● DIRECTIONS: Extract each record and reproduce it exactly.

● SUPPLIED RECORDS:
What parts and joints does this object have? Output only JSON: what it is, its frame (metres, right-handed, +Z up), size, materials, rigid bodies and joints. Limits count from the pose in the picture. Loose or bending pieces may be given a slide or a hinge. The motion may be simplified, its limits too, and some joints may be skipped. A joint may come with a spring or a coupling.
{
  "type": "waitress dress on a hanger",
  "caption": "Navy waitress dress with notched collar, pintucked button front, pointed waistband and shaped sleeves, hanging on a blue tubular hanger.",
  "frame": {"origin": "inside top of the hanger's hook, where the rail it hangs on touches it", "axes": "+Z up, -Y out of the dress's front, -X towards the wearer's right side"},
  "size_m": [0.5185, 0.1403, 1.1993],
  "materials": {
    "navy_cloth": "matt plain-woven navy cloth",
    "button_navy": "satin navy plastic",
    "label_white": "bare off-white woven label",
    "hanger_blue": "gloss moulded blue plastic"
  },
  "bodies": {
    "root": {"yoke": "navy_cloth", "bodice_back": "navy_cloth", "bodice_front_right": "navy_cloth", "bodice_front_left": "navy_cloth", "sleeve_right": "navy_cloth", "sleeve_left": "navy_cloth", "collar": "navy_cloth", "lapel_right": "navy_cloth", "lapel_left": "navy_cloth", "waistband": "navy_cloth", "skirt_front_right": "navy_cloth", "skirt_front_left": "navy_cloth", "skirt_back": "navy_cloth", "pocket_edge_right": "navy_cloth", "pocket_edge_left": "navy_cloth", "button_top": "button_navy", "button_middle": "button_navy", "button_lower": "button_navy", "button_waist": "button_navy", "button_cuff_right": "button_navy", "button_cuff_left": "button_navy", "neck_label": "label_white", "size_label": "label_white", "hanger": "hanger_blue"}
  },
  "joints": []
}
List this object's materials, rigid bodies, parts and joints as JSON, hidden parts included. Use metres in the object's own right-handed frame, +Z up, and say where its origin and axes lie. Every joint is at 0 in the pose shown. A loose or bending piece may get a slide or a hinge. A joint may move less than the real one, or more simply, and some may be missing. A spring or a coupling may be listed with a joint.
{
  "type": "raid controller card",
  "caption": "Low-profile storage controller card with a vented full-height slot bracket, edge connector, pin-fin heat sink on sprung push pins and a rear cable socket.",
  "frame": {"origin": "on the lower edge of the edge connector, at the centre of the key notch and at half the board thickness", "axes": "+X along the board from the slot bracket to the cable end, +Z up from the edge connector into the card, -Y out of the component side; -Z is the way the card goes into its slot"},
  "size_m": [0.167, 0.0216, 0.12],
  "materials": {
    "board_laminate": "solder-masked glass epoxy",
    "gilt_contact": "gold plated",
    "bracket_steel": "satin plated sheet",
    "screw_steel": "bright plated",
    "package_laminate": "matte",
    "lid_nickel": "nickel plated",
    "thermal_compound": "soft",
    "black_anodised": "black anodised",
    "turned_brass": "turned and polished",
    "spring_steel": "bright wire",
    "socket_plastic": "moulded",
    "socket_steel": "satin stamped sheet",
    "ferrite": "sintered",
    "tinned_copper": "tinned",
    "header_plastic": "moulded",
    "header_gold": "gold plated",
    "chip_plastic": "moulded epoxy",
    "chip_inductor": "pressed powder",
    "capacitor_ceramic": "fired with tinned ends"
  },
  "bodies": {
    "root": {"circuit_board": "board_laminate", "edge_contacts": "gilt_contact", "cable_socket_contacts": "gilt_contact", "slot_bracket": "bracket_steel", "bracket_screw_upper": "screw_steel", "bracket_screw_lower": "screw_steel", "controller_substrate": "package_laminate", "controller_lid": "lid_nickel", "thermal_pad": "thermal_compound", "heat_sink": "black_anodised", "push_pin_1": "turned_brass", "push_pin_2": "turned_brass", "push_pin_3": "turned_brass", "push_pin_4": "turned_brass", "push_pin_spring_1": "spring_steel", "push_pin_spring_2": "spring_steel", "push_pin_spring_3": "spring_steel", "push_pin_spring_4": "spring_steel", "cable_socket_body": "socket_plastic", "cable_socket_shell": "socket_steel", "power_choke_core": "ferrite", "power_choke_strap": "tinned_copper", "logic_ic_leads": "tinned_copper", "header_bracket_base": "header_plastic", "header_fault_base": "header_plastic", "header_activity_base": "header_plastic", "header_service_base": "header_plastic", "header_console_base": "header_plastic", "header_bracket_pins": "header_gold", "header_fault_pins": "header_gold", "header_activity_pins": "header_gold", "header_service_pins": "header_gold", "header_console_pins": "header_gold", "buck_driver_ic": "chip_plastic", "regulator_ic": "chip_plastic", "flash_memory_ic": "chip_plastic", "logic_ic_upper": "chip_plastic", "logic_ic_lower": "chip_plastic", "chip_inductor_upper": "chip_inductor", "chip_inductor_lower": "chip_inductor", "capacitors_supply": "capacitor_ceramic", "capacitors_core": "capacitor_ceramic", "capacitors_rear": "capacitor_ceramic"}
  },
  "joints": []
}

● SOLUTION FOR THIS TASK:
What parts and joints does this object have? Output only JSON: what it is, its frame (metres, right-handed, +Z up), size, materials, rigid bodies and joints. Limits count from the pose in the picture. Loose or bending pieces may be given a slide or a hinge. The motion may be simplified, its limits too, and some joints may be skipped. A joint may come with a spring or a coupling.
{
  "type": "waitress dress on a hanger",
  "caption": "Navy waitress dress with notched collar, pintucked button front, pointed waistband and shaped sleeves, hanging on a blue tubular hanger.",
  "frame": {"origin": "inside top of the hanger's hook, where the rail it hangs on touches it", "axes": "+Z up, -Y out of the dress's front, -X towards the wearer's right side"},
  "size_m": [0.5185, 0.1403, 1.1993],
  "materials": {
    "navy_cloth": "matt plain-woven navy cloth",
    "button_navy": "satin navy plastic",
    "label_white": "bare off-white woven label",
    "hanger_blue": "gloss moulded blue plastic"
  },
  "bodies": {
    "root": {"yoke": "navy_cloth", "bodice_back": "navy_cloth", "bodice_front_right": "navy_cloth", "bodice_front_left": "navy_cloth", "sleeve_right": "navy_cloth", "sleeve_left": "navy_cloth", "collar": "navy_cloth", "lapel_right": "navy_cloth", "lapel_left": "navy_cloth", "waistband": "navy_cloth", "skirt_front_right": "navy_cloth", "skirt_front_left": "navy_cloth", "skirt_back": "navy_cloth", "pocket_edge_right": "navy_cloth", "pocket_edge_left": "navy_cloth", "button_top": "button_navy", "button_middle": "button_navy", "button_lower": "button_navy", "button_waist": "button_navy", "button_cuff_right": "button_navy", "button_cuff_left": "button_navy", "neck_label": "label_white", "size_label": "label_white", "hanger": "hanger_blue"}
  },
  "joints": []
}
List this object's materials, rigid bodies, parts and joints as JSON, hidden parts included. Use metres in the object's own right-handed frame, +Z up, and say where its origin and axes lie. Every joint is at 0 in the pose shown. A loose or bending piece may get a slide or a hinge. A joint may move less than the real one, or more simply, and some may be missing. A spring or a coupling may be listed with a joint.
{
  "type": "raid controller card",
  "caption": "Low-profile storage controller card with a vented full-height slot bracket, edge connector, pin-fin heat sink on sprung push pins and a rear cable socket.",
  "frame": {"origin": "on the lower edge of the edge connector, at the centre of the key notch and at half the board thickness", "axes": "+X along the board from the slot bracket to the cable end, +Z up from the edge connector into the card, -Y out of the component side; -Z is the way the card goes into its slot"},
  "size_m": [0.167, 0.0216, 0.12],
  "materials": {
    "board_laminate": "solder-masked glass epoxy",
    "gilt_contact": "gold plated",
    "bracket_steel": "satin plated sheet",
    "screw_steel": "bright plated",
    "package_laminate": "matte",
    "lid_nickel": "nickel plated",
    "thermal_compound": "soft",
    "black_anodised": "black anodised",
    "turned_brass": "turned and polished",
    "spring_steel": "bright wire",
    "socket_plastic": "moulded",
    "socket_steel": "satin stamped sheet",
    "ferrite": "sintered",
    "tinned_copper": "tinned",
    "header_plastic": "moulded",
    "header_gold": "gold plated",
    "chip_plastic": "moulded epoxy",
    "chip_inductor": "pressed powder",
    "capacitor_ceramic": "fired with tinned ends"
  },
  "bodies": {
    "root": {"circuit_board": "board_laminate", "edge_contacts": "gilt_contact", "cable_socket_contacts": "gilt_contact", "slot_bracket": "bracket_steel", "bracket_screw_upper": "screw_steel", "bracket_screw_lower": "screw_steel", "controller_substrate": "package_laminate", "controller_lid": "lid_nickel", "thermal_pad": "thermal_compound", "heat_sink": "black_anodised", "push_pin_1": "turned_brass", "push_pin_2": "turned_brass", "push_pin_3": "turned_brass", "push_pin_4": "turned_brass", "push_pin_spring_1": "spring_steel", "push_pin_spring_2": "spring_steel", "push_pin_spring_3": "spring_steel", "push_pin_spring_4": "spring_steel", "cable_socket_body": "socket_plastic", "cable_socket_shell": "socket_steel", "power_choke_core": "ferrite", "power_choke_strap": "tinned_copper", "logic_ic_leads": "tinned_copper", "header_bracket_base": "header_plastic", "header_fault_base": "header_plastic", "header_activity_base": "header_plastic", "header_service_base": "header_plastic", "header_console_base": "header_plastic", "header_bracket_pins": "header_gold", "header_fault_pins": "header_gold", "header_activity_pins": "header_gold", "header_service_pins": "header_gold", "header_console_pins": "header_gold", "buck_driver_ic": "chip_plastic", "regulator_ic": "chip_plastic", "flash_memory_ic": "chip_plastic", "logic_ic_upper": "chip_plastic", "logic_ic_lower": "chip_plastic", "chip_inductor_upper": "chip_inductor", "chip_inductor_lower": "chip_inductor", "capacitors_supply": "capacitor_ceramic", "capacitors_core": "capacitor_ceramic", "capacitors_rear": "capacitor_ceramic"}
  },
  "joints": []
}